Darwin Deez singles chronology
| "Radar Detector" (2010) | "Up in the Clouds" (2010) | "Constellations" (2010) |

= Up in the Clouds =

"Up in the Clouds" is the third single from alternative band Darwin Deez. It was released as a digital download on 11 July 2010 with a vinyl release the following day and also features on the self-titled debut album Darwin Deez. The single was added to BBC Radio 1's C Playlist in June 2010.

==Creation==
When asked by Matt Edmondson about the motives behind the single, lead singer of the band Darwin Smith explained:

"I was in a relationship with this girl and I screwed up... I cheated on this girl and then she got really mad. So I wrote her this song. I knew it wasn't going somewhere, so I had to put the nail in the coffin."

==Track listing==
- Digital Download

| No. | Title | Length |
|---|---|---|
| 1. | "Up in the Clouds" | 3:30 |
| 2. | "Hey Mom" | 4:03 |

==Music video==
The music video to accompany the release of "Up in the Clouds" premiered on YouTube on 21 June 2010. It revolves around the storyline that Darwin has just broken up with his girlfriend, who is one of two air-control pilots. Despite attempting to apologise for what he has done, shown through the lyrics "I'm sorry"; the girlfriend avoids him at every cost.
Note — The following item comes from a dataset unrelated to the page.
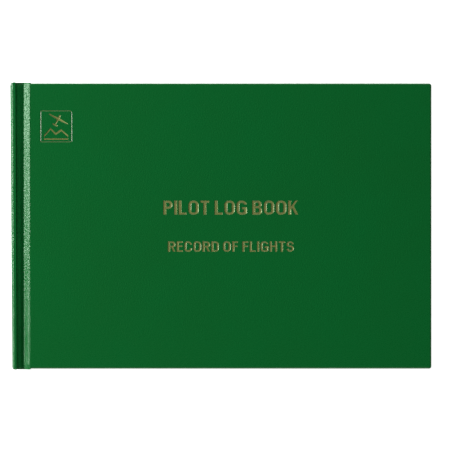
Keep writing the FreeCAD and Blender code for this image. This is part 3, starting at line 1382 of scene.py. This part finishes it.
    def sailplane(self, span: float) -> bmesh.types.BMesh:
        """Draw a sailplane flat: long tapered wings, a slim body and a small tail.

        Args:
            span: The wing span.

        Returns:
            The outline's faces, centred on the origin.
        """
        shape = bmesh.new()
        half = span / 2
        nose = [(0, 0.50), (0.06, 0.47), (0.09, 0.40), (0.1, 0.3), (0.1, 0.19)]
        wing = [(0.55, 0.165), (0.97, 0.14), (1.0, 0.09), (0.97, 0.03), (0.5, -0.01), (0.09, -0.03)]
        boom = [(0.07, -0.2), (0.06, -0.48)]
        tail = [(0.25, -0.49), (0.28, -0.555), (0.25, -0.62), (0, -0.64)]
        ahead = 0.06
        outline = [shape.verts.new((x * half, (y + ahead) * half, 0)) for x, y in nose + wing + boom + tail]
        shape.faces.new(outline)
        half_outline = [*shape.faces, *shape.edges, *shape.verts]
        bmesh.ops.mirror(shape, geom=half_outline, axis="X", merge_dist=TOUCHING)
        seam = [edge for edge in shape.edges if len(edge.link_faces) == 2]
        bmesh.ops.dissolve_edges(shape, edges=seam, use_verts=False)
        return shape

    def build(self, cover: bpy.types.Object) -> None:
        """Build all the foil.

        Args:
            cover: The front cover's leatherette, which it is pressed into.
        """
        self.emblem()
        self.line("title", self.title, "title_foil")
        self.line("second_line", self.subtitle, "subtitle_foil")
        self.press_into(cover)


# ---------------------------------------------------------------- the text block


@dataclass
class TextBlock:
    """The sewn sections, the head and tail bands and the leaves that turn."""

    finishes: Finishes
    sections: int = 8
    sheets_per_section: int = 4
    sheet_share: float = 0.86
    log_leaves: int = 4
    trim_seed: int = 7
    trim_play: float = 0.05 * MM
    gutter_start: float = 0.6 * MM
    gutter_end: float = 8.0 * MM
    leaf_steps: tuple[int, int] = (90, 4)
    leaf_crowding: float = 2.0
    fold_steps: int = 6
    band_radius: float = 0.8 * MM
    band_skirt: float = 0.3 * MM
    band_turns: int = 13
    thread_share: float = 0.55

    def section(self, number: int, chance: random.Random) -> bpy.types.Object:
        """Build one section as nested folded sheets.

        Args:
            number: The section, from 1 at the back.
            chance: The seeded play of the trimmed edges.

        Returns:
            The piece.
        """
        node = f"section_{number}"
        low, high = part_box(node)
        shape = bmesh.new()
        pitch = (high.z - low.z) / (2 * self.sheets_per_section)
        middle = (low.z + high.z) / 2
        paper = pitch * self.sheet_share
        fold_x = low.x + (self.sheets_per_section - 0.5) * pitch
        for sheet in range(self.sheets_per_section):
            radius = (sheet + 0.5) * pitch
            bottom = middle - radius - paper / 2
            leg = bmesh.ops.create_grid(
                shape,
                x_segments=1,
                y_segments=1,
                size=0.5,
                matrix=Matrix.Translation((fold_x, (low.y + high.y) / 2, bottom + paper / 2))
                @ Matrix.Rotation(math.pi / 2, 4, "Y")
                @ Matrix.Diagonal((paper, high.y - low.y - chance.uniform(0, 1) * self.trim_play, 1, 1)),
            )
            face = leg["verts"][0].link_faces[0]
            turned = bmesh.ops.spin(
                shape,
                geom=[face, *face.edges, *face.verts],
                cent=(fold_x, 0, middle),
                axis=(0, 1, 0),
                angle=math.pi,
                steps=self.fold_steps,
                use_duplicate=False,
            )
            last = [item for item in turned["geom_last"] if isinstance(item, bmesh.types.BMFace)]
            for end in (face, last[0]):
                reach = high.x - fold_x - chance.uniform(0, 1) * self.trim_play
                pulled = bmesh.ops.extrude_face_region(shape, geom=[end])
                verts = [item for item in pulled["geom"] if isinstance(item, bmesh.types.BMVert)]
                bmesh.ops.translate(shape, verts=verts, vec=(reach, 0, 0))
        bmesh.ops.recalc_face_normals(shape, faces=shape.faces)
        piece = finish_piece(f"{node}_sheets", shape, [self.finishes.edges], ROOT, "log_paper")
        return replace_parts(piece, node)

    def band(self, node: str) -> bpy.types.Object:
        """Build a head or tail band: a core wrapped with threads of two colours, on its skirt.

        Args:
            node: The band's node.

        Returns:
            The piece.
        """
        low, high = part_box(node)
        outer_y = high.y if high.y > 0 else low.y
        centre = Vector((high.x - self.band_radius, outer_y - math.copysign(self.band_radius, outer_y), 0))
        shape = bmesh.new()
        pitch = (high.z - low.z) / self.band_turns
        thread = pitch * self.thread_share
        for turn in range(self.band_turns):
            z = low.z + pitch * (turn + 0.5)
            around = bmesh.ops.create_circle(
                shape,
                cap_ends=False,
                segments=6,
                radius=thread,
                matrix=Matrix.Translation((high.x - thread, centre.y, z))
                @ Matrix.Rotation(math.pi / 2, 4, "X"),
            )["verts"]
            loops = list({edge for vert in around for edge in vert.link_edges})
            bmesh.ops.spin(
                shape,
                geom=[*around, *loops],
                cent=(centre.x, centre.y, z),
                axis=(0, 0, 1),
                angle=math.tau,
                steps=18,
                use_merge=True,
                use_duplicate=False,
            )
            for face in shape.faces:
                if face.material_index == 0 and abs(face.calc_center_median().z - z) < pitch:
                    face.material_index = 1 if turn % 2 else 0
        add_block(shape, low, Vector((low.x + self.band_skirt, high.y, high.z)))
        bmesh.ops.remove_doubles(shape, verts=shape.verts, dist=TOUCHING)
        bmesh.ops.recalc_face_normals(shape, faces=shape.faces)
        materials = [self.finishes.band_white, self.finishes.band_green]
        piece = finish_piece(f"{node}_silk", shape, materials, ROOT, "striped_band")
        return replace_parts(piece, node)

    def leaf(self, node: str, side: Side, material: bpy.types.Material, slot: str) -> bpy.types.Object:
        """Build one leaf, flat, from its bound fold to its fore-edge.

        Args:
            node: The leaf's node.
            side: The cover on whose side it lies.
            material: Its paper.
            slot: The record's material slot.

        Returns:
            The piece.
        """
        low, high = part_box(node)
        folds = f"{side.value}_bound_folds"
        start = (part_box(folds)[0].x, low.y)
        shape = bmesh.new()
        add_sheet(shape, start, (high.x, high.y), self.leaf_steps, lambda x, y: high.z, self.leaf_crowding)
        thicken(shape, high.z - low.z)
        piece = finish_piece(f"{node}_page", shape, [material], None, slot)
        map_from_above(piece)
        start = (HINGE_X + self.gutter_start, 0, high.z)
        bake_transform(piece)
        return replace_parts(piece, node, folds)

    def build(self) -> None:
        """Build the whole text block."""
        chance = random.Random(self.trim_seed)
        for number in range(1, self.sections + 1):
            self.section(number, chance)
        for node in ("headband", "tailband"):
            self.band(node)
        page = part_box("log_leaf_1")
        form = PrintedPage(
            "printed_log_page",
            (20.0, 22.0, 18.0, 16.0, 22.0, 22.0, 15.0, 15.0, 15.0, 31.0),
            rows=14,
            row_mm=7.6,
        ).make(page)
        front_page = PrintedPage(
            "printed_title_page",
            (196.0,),
            rows=3,
            row_mm=34.0,
            heading_mm=24.0,
            tint="#efebdd",
        ).make(page)
        self.leaf("front_flyleaf", Side.FRONT, self.finishes.free_endpaper, "endpaper")
        self.leaf("title_leaf", Side.FRONT, front_page, "log_paper")
        for number in range(1, self.log_leaves + 1):
            self.leaf(f"log_leaf_{number}", Side.FRONT, form, "log_paper")
        self.leaf("last_leaf", Side.BACK, form, "log_paper")
        self.leaf("back_flyleaf", Side.BACK, self.finishes.free_endpaper, "endpaper")


# ---------------------------------------------------------------- the studio


@dataclass
class Studio:
    """A pale table, a soft light low on the left, weak fills, and the camera straight above."""

    floor_half: float = 6.0
    lens_mm: float = 250.0
    sensor_mm: float = 36.0
    view_width: float = 237.5 * MM
    view_x: float = 2.5 * MM
    key_place: Vector = field(default_factory=lambda: Vector((-1.3, 0.27, 0.75)))
    key_size: tuple[float, float] = (0.62, 0.75)
    key_power: float = 34.0
    fill_place: Vector = field(default_factory=lambda: Vector((0.3, 1.15, 0.65)))
    fill_size: tuple[float, float] = (1.0, 0.4)
    head_power: float = 3.15
    tail_power: float = 3.85
    room_light: float = 0.03
    backdrop: float = 0.95
    floor_glow: float = 0.88

    def floor(self) -> None:
        """Lay the pale floor."""
        shape = bmesh.new()
        bmesh.ops.create_grid(shape, x_segments=1, y_segments=1, size=self.floor_half)
        mesh = bpy.data.meshes.new("floor")
        shape.to_mesh(mesh)
        shape.free()
        table = bpy.data.objects.new("floor", mesh)
        bpy.context.scene.collection.objects.link(table)
        material, _, shader = start_material("white_paper_floor")
        shader.inputs["Base Color"].default_value = (0.9, 0.9, 0.9, 1)
        shader.inputs["Roughness"].default_value = 0.9
        shader.inputs["Specular IOR Level"].default_value = 0.0
        shader.inputs["Emission Color"].default_value = (1, 1, 1, 1)
        shader.inputs["Emission Strength"].default_value = self.floor_glow
        mesh.materials.append(material)

    def light(self, name: str, place: Vector, size: tuple[float, float], power: float) -> None:
        """Hang one soft light that points at the book.

        Args:
            name: The light's name.
            place: Where it hangs.
            size: Its width and length.
            power: Its power in watts.
        """
        lamp = bpy.data.lights.new(name, "AREA")
        lamp.shape = "RECTANGLE"
        lamp.size, lamp.size_y = size
        lamp.energy = power
        holder = bpy.data.objects.new(name, lamp)
        turn = (-place).to_track_quat("-Z", "Y").to_matrix().to_4x4()
        holder.matrix_world = Matrix.Translation(place) @ turn
        bpy.context.scene.collection.objects.link(holder)

    def world(self) -> None:
        """Set a pale backdrop that lights the book only a little."""
        world = bpy.data.worlds.new("studio")
        world.use_nodes = True
        tree = world.node_tree
        tree.nodes.clear()
        seen = add_node(tree, "ShaderNodeLightPath").outputs["Is Camera Ray"]
        shown = {0: seen, 1: 0.0, 2: 1.0, 3: self.room_light, 4: self.backdrop}
        strength = add_node(tree, "ShaderNodeMapRange", shown)
        light = add_node(
            tree,
            "ShaderNodeBackground",
            {"Color": (1, 1, 1, 1), "Strength": strength.outputs[0]},
        )
        add_node(tree, "ShaderNodeOutputWorld", {"Surface": light.outputs[0]})
        bpy.context.scene.world = world

    def camera(self, top: float) -> None:
        """Set the camera straight above the cover.

        Args:
            top: The cover's height.
        """
        data = bpy.data.cameras.new("camera")
        data.lens = self.lens_mm
        data.sensor_width = self.sensor_mm
        data.clip_end = 50.0
        camera = bpy.data.objects.new("camera", data)
        distance = self.view_width * self.lens_mm / self.sensor_mm
        camera.matrix_world = Matrix.Translation((self.view_x, 0, top + distance))
        bpy.context.scene.collection.objects.link(camera)
        bpy.context.scene.camera = camera

    def build(self, top: float) -> None:
        """Build the studio.

        Args:
            top: The cover's height.
        """
        self.floor()
        self.world()
        self.light("key", self.key_place, self.key_size, self.key_power)
        self.light("fill_head", self.fill_place, self.fill_size, self.head_power)
        self.light("fill_tail", self.fill_place * Vector((1, -1, 1)), self.fill_size, self.tail_power)
        self.camera(top)
        bpy.context.scene.view_settings.view_transform = "Standard"


def main() -> None:
    """Build the book and its studio in order."""
    logging.basicConfig(level=logging.INFO, format="%(name)s: %(message)s")
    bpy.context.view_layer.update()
    finishes = Finishes()
    finishes.dress_frame()
    case = Case(finishes)
    Foil(finishes).build(case.build())
    TextBlock(finishes).build()
    Studio().build(case.thickness)


if __name__ == "__main__":
    main()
At the beginning of the video, Darwin steps out of the plane on to a cloud, where he spends the remainder of the video, playing on the title "Up in the Clouds". The girlfriend rejects Darwin's calls and even tampers with the flight controls so as to send Darwin falling through the sky.

==Chart performance==
"Up in the Clouds" debuted on the UK Indie Chart at number 36 on 17 July 2010.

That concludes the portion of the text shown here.